(Items from a data source)

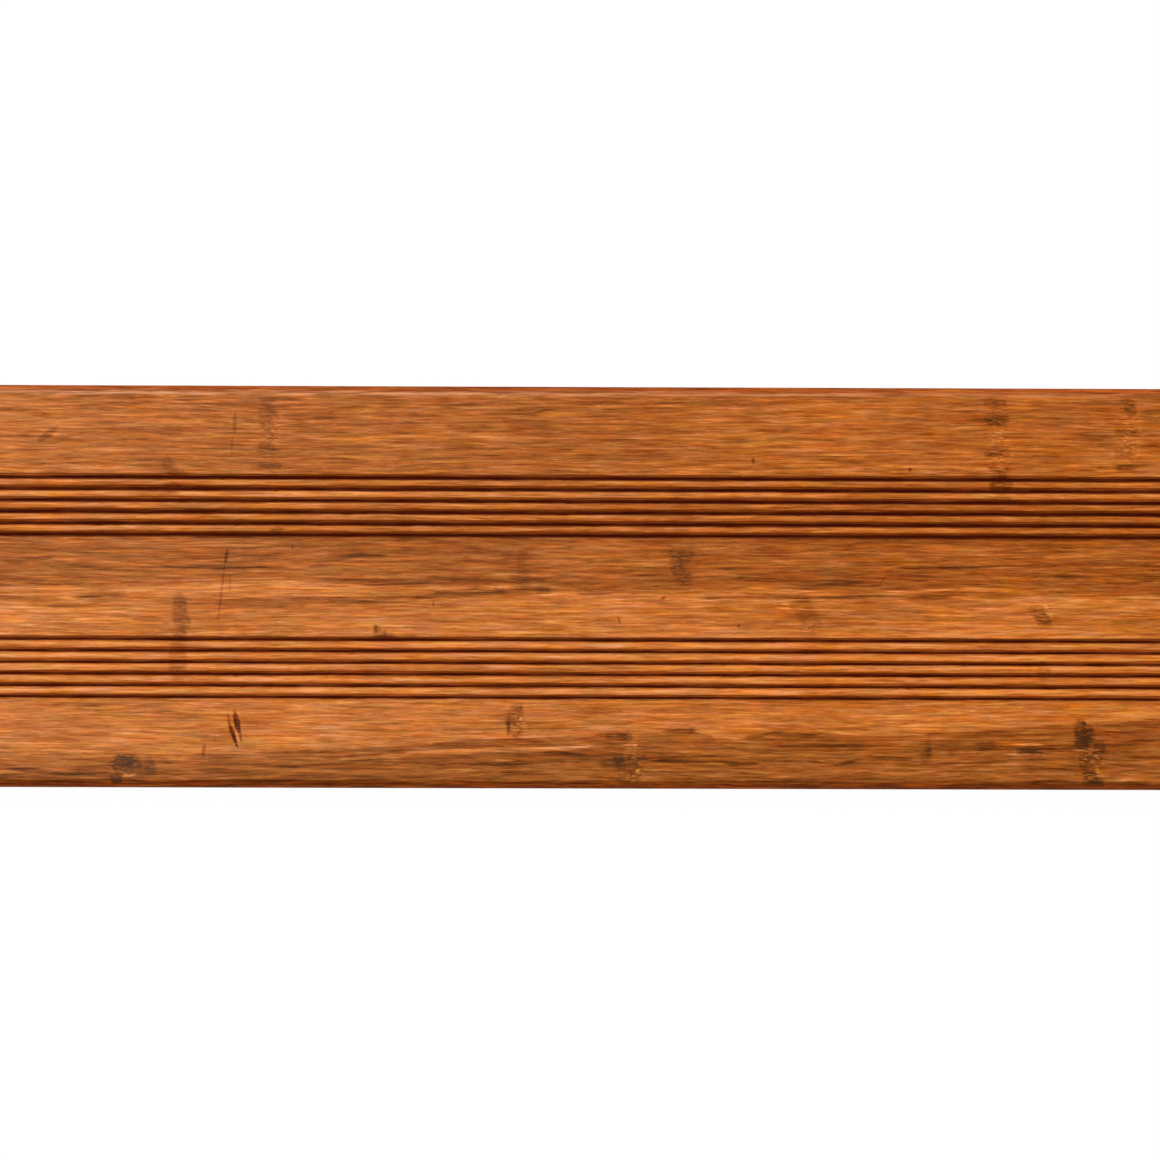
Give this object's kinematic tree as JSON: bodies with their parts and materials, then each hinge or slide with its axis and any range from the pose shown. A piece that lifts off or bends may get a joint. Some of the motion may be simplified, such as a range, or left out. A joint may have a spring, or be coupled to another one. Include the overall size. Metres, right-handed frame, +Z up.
{
  "type": "decking board",
  "caption": "Flat deck board of pressed bamboo strands, with reeded bands between plain lands on its face and a slot for hidden clips along each side.",
  "frame": {"origin": "middle of the board's back, on the plane of the joists", "axes": "+X along the grain and the board's length, +Y across its width, +Z up out of the reeded face"},
  "size_m": [1.85, 0.14, 0.02],
  "materials": {
    "pressed_bamboo": "oiled, carbonised bamboo strands in warm brown"
  },
  "bodies": {
    "root": {"decking_board": "pressed_bamboo"}
  },
  "joints": []
}
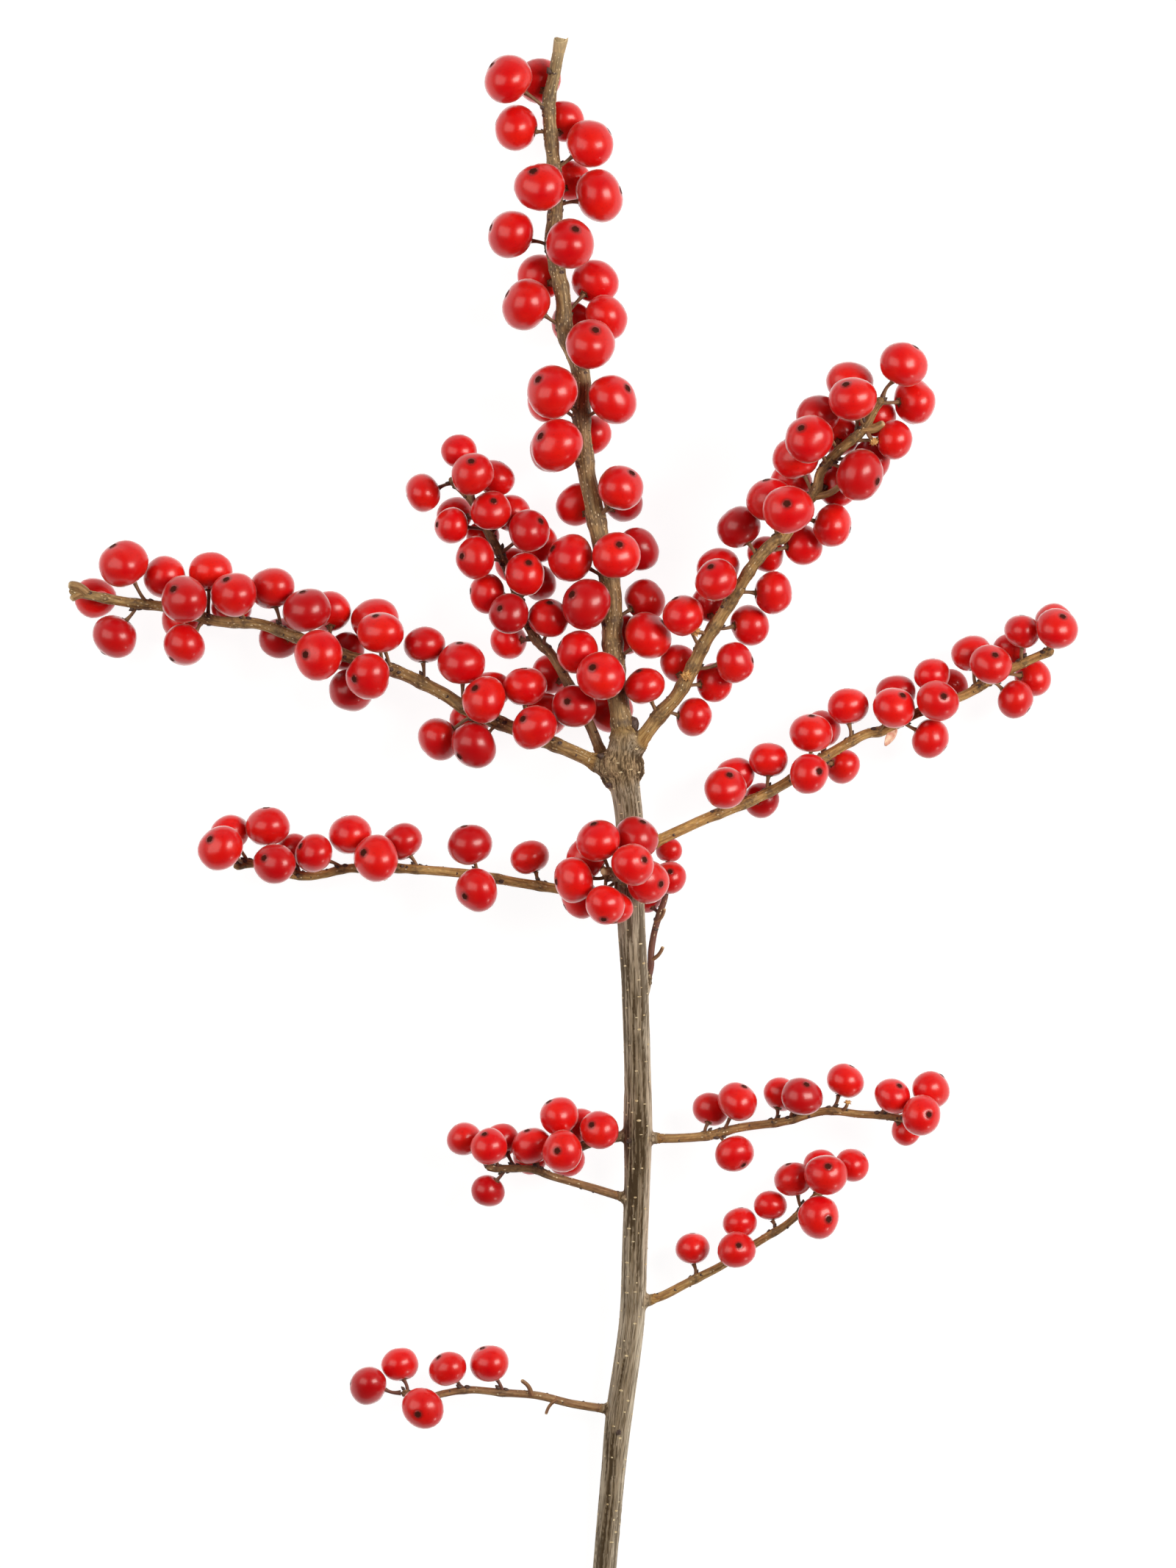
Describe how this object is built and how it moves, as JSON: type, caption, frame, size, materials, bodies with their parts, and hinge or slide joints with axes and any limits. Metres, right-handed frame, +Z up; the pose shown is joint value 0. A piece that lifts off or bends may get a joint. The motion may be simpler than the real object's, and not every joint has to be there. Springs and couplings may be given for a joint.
{
  "type": "winterberry holly sprig",
  "caption": "Cut, leafless sprig of winterberry holly lying flat: a forked woody stem whose side twigs carry round red berries.",
  "frame": {"origin": "centre of the bounding box at the surface that the sprig lies on", "axes": "+Y from the cut end of the stem to the tip of the leader, +X to the right as seen from above, +Z up from the surface towards the sprig's best side"},
  "size_m": [0.1961, 0.3135, 0.0429],
  "materials": {
    "stem_bark": "grey-brown fissured bark, matt",
    "twig_bark": "smooth olive-brown bark with pale pores, slightly satin",
    "berry_skin": "glossy bright red fruit skin"
  },
  "bodies": {
    "root": {"main_stem": "stem_bark", "spray_leader": "berry_skin", "spray_left_long": "berry_skin", "spray_left_steep": "berry_skin", "spray_right_steep": "berry_skin", "spray_right_long": "berry_skin", "spray_left_middle": "berry_skin", "spray_front_cluster": "berry_skin", "spray_back_spur": "berry_skin", "spray_low_left_upper": "berry_skin", "spray_low_left_lower": "berry_skin", "spray_low_right_upper": "berry_skin", "spray_low_right_lower": "berry_skin", "spray_bottom_left": "berry_skin"}
  },
  "joints": []
}
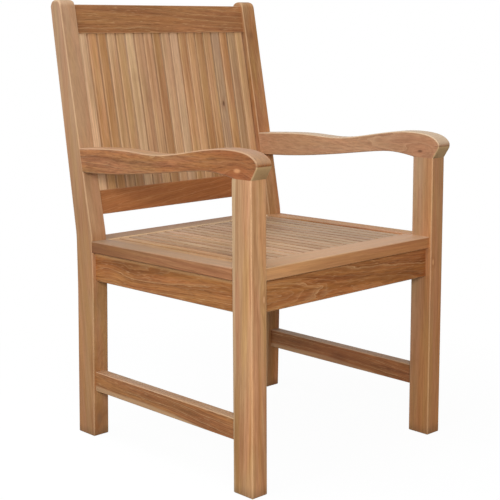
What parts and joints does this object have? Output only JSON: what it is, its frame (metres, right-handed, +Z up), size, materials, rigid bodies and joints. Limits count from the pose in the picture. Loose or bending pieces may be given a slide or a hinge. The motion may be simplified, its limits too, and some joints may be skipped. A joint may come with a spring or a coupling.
{
  "type": "teak dining armchair",
  "caption": "Teak dining armchair with a slatted seat, a raked slatted back and wavy armrests that roll over the front posts.",
  "frame": {"origin": "on the floor, under the middle of the chair's outline", "axes": "+Z up, +Y from the sitter's knees to the back, +X to the sitter's left"},
  "size_m": [0.554, 0.62, 0.92],
  "materials": {
    "teak_post": "sanded teak, satin, light honey brown with fine straight grain",
    "teak_armrest": "sanded teak, satin, orange brown",
    "teak_rail": "sanded teak, satin, reddish brown with wavy figure",
    "teak_apron": "sanded teak, satin, mid brown with pale wavy growth lines",
    "teak_board": "sanded teak, satin, golden brown",
    "teak_slat": "sanded teak, satin, each slat a little lighter or darker",
    "dowel_wood": "plain hardwood dowel",
    "screw_steel": "stainless steel"
  },
  "bodies": {
    "root": {"front_post_left": "teak_post", "front_post_right": "teak_post", "rear_post_left": "teak_post", "rear_post_right": "teak_post", "armrest_left": "teak_armrest", "armrest_right": "teak_armrest", "crest_rail": "teak_rail", "lower_back_rail": "teak_rail", "front_apron": "teak_apron", "rear_apron": "teak_apron", "side_apron_left": "teak_apron", "side_apron_right": "teak_apron", "seat_front_board": "teak_board", "seat_rear_board": "teak_board", "seat_side_board_left": "teak_board", "seat_side_board_right": "teak_board", "side_stretcher_left": "teak_apron", "side_stretcher_right": "teak_apron", "seat_batten": "teak_apron", "batten_screws": "screw_steel", "seat_board_dowels": "dowel_wood", "armrest_dowels": "dowel_wood", "back_slat_01": "teak_slat", "back_slat_02": "teak_slat", "back_slat_03": "teak_slat", "back_slat_04": "teak_slat", "back_slat_05": "teak_slat", "back_slat_06": "teak_slat", "back_slat_07": "teak_slat", "back_slat_08": "teak_slat", "back_slat_09": "teak_slat", "back_slat_10": "teak_slat", "back_slat_11": "teak_slat", "back_slat_12": "teak_slat", "back_slat_13": "teak_slat", "back_slat_14": "teak_slat", "back_slat_15": "teak_slat", "back_slat_16": "teak_slat", "back_slat_17": "teak_slat", "back_slat_18": "teak_slat", "back_slat_19": "teak_slat", "seat_slat_01": "teak_slat", "seat_slat_02": "teak_slat", "seat_slat_03": "teak_slat", "seat_slat_04": "teak_slat", "seat_slat_05": "teak_slat", "seat_slat_06": "teak_slat", "seat_slat_07": "teak_slat", "seat_slat_08": "teak_slat", "seat_slat_09": "teak_slat", "seat_slat_10": "teak_slat", "seat_slat_11": "teak_slat", "seat_slat_12": "teak_slat", "seat_slat_13": "teak_slat", "seat_slat_14": "teak_slat", "seat_slat_15": "teak_slat", "seat_slat_16": "teak_slat", "seat_slat_17": "teak_slat", "seat_slat_18": "teak_slat", "seat_slat_19": "teak_slat"}
  },
  "joints": []
}
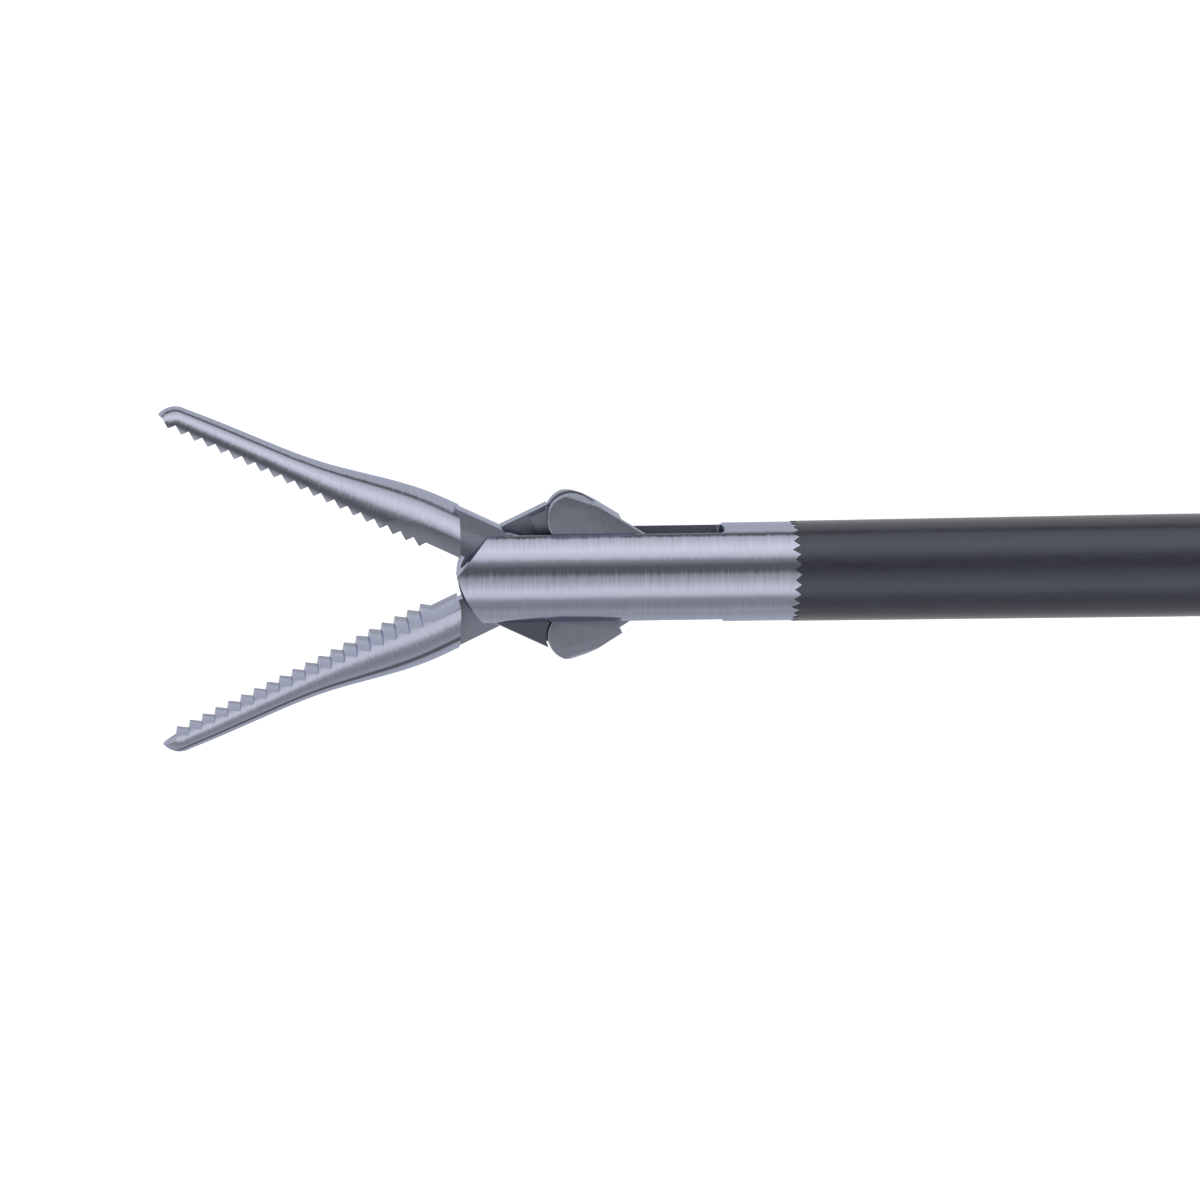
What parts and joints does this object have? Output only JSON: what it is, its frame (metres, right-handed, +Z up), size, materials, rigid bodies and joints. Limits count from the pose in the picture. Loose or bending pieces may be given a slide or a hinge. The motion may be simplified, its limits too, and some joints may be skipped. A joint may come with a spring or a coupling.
{
  "type": "laparoscopic duck nose forceps",
  "caption": "Insulated laparoscopic forceps with two serrated tapering jaws, a forked clevis, links, a rotating shaft and a ring handle.",
  "frame": {"origin": "on the shaft's axis at the front face of the rotation knob", "axes": "+X runs back along the shaft to the handle, +Y away from the finger ring, +Z up from the table on which the forceps lie on their side"},
  "size_m": [0.4331, 0.1216, 0.0174],
  "materials": {
    "steel": "fine ground",
    "hinge_steel": "matt blasted",
    "insulation": "satin shrunk sleeve",
    "handle_plastic": "fine grained",
    "knob_plastic": "satin",
    "seal_rubber": "matt",
    "brass": "turned"
  },
  "bodies": {
    "handle": {"handle_shell_upper": "handle_plastic", "handle_shell_lower": "handle_plastic", "handle_screws": "steel", "lever_pin": "steel", "contact_bush": "brass", "connector_pin": "steel", "connector_collar": "handle_plastic"},
    "shaft": {"rotation_knob": "knob_plastic", "retaining_ring": "steel", "shaft_tube": "steel", "insulation_sleeve": "insulation", "clevis": "steel", "jaw_pin": "steel", "rod_seal": "seal_rubber"},
    "rod": {"push_rod": "steel", "rod_head": "steel", "rod_pin": "steel", "rod_spool": "steel"},
    "upper_jaw": {"jaw_upper": "steel"},
    "lower_jaw": {"jaw_lower": "steel"},
    "upper_link": {"link_upper": "hinge_steel", "elbow_pin_upper": "hinge_steel"},
    "lower_link": {"link_lower": "hinge_steel", "elbow_pin_lower": "hinge_steel"},
    "lever": {"thumb_lever": "handle_plastic", "drive_fork": "steel"}
  },
  "joints": [
    {"name": "lever_turn", "type": "hinge", "parent": "handle", "child": "lever", "pos_m": [0.04876, -0.0062, 0], "axis": [0, 0, -1], "range_deg": [0, 14.13]},
    {"name": "shaft_turn", "type": "hinge", "parent": "handle", "child": "shaft", "pos_m": [0, 0, 0], "axis": [1, 0, 0], "continuous": true},
    {"name": "rod_slide", "type": "slide", "parent": "shaft", "child": "rod", "axis": [1, 0, 0], "range_m": [0, 0.00153]},
    {"name": "upper_jaw_turn", "type": "hinge", "parent": "shaft", "child": "upper_jaw", "pos_m": [-0.3117, 0, 0], "axis": [0, 0, 1], "range_deg": [0, 25.5]},
    {"name": "lower_jaw_turn", "type": "hinge", "parent": "shaft", "child": "lower_jaw", "pos_m": [-0.3117, 0, 0], "axis": [0, 0, -1], "range_deg": [0, 25.5]},
    {"name": "upper_link_turn", "type": "hinge", "parent": "lower_jaw", "child": "upper_link", "pos_m": [-0.30843, 0.00282, 0], "axis": [0, 0, 1], "range_deg": [0, 43.52]},
    {"name": "lower_link_turn", "type": "hinge", "parent": "upper_jaw", "child": "lower_link", "pos_m": [-0.30843, -0.00282, 0], "axis": [0, 0, -1], "range_deg": [0, 43.52]}
  ],
  "couplings": [
    {"joint": "rod_slide", "follows": "lever_turn", "m_per_rad": 0.0061843},
    {"joint": "upper_jaw_turn", "follows": "lever_turn", "ratio": 1.8042},
    {"joint": "lower_jaw_turn", "follows": "lever_turn", "ratio": 1.8042},
    {"joint": "upper_link_turn", "follows": "lever_turn", "ratio": 3.0791},
    {"joint": "lower_link_turn", "follows": "lever_turn", "ratio": 3.0791}
  ]
}
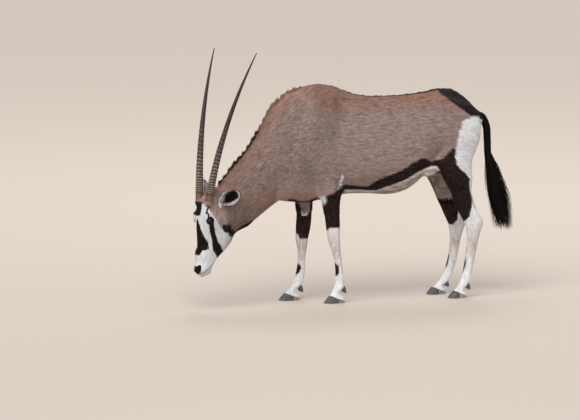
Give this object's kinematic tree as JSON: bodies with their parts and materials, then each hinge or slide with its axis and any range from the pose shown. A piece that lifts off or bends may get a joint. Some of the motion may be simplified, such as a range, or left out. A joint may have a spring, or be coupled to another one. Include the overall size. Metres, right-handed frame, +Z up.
{
  "type": "gemsbok",
  "caption": "Life-size standing gemsbok with lowered head, long ringed horns, cupped ears, cloven hooves and a tufted tail.",
  "frame": {"origin": "on the floor, under the middle of the whole animal's box", "axes": "+Z up, -X the way the body faces, -Y the animal's left side"},
  "size_m": [1.913, 0.5356, 1.4469],
  "materials": {
    "coat": "short fur",
    "black_hair": "long coarse hair",
    "horn": "ridged horn, satin",
    "hoof": "satin horn",
    "eye": "wet gloss"
  },
  "bodies": {
    "root": {"claw_fore_left_inner": "hoof", "claw_fore_left_outer": "hoof", "claw_fore_right_inner": "hoof", "claw_fore_right_outer": "hoof", "claw_hind_left_inner": "hoof", "claw_hind_left_outer": "hoof", "claw_hind_right_inner": "hoof", "claw_hind_right_outer": "hoof", "ear_left": "coat", "ear_right": "coat", "eye_left": "eye", "eye_right": "eye", "head": "coat", "horn_left": "horn", "horn_right": "horn", "leg_fore_left": "coat", "leg_fore_right": "coat", "leg_hind_left": "coat", "leg_hind_right": "coat", "neck": "coat", "tail": "black_hair", "tail_tuft": "black_hair", "torso": "coat"}
  },
  "joints": []
}
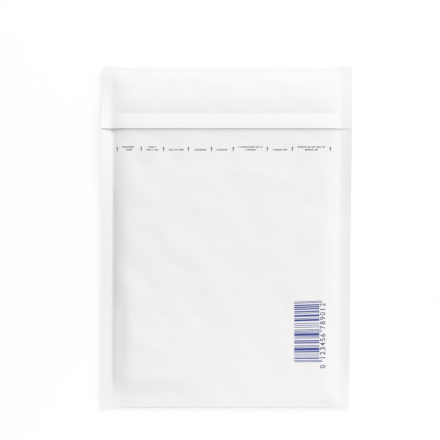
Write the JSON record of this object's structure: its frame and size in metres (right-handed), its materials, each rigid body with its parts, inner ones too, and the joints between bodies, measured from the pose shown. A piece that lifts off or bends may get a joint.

# Work to do
Each line that has the word "body" should be copied.

# The response
  "frame": {"origin": "on the floor, under the middle of the whole animal's box", "axes": "+Z up, -X the way the body faces, -Y the animal's left side"},
Write the JSON record of this object's structure: its frame and size in metres (right-handed), its materials, each rigid body with its parts, inner ones too, and the joints between bodies, measured from the pose shown. A piece that lifts off or bends may get a joint.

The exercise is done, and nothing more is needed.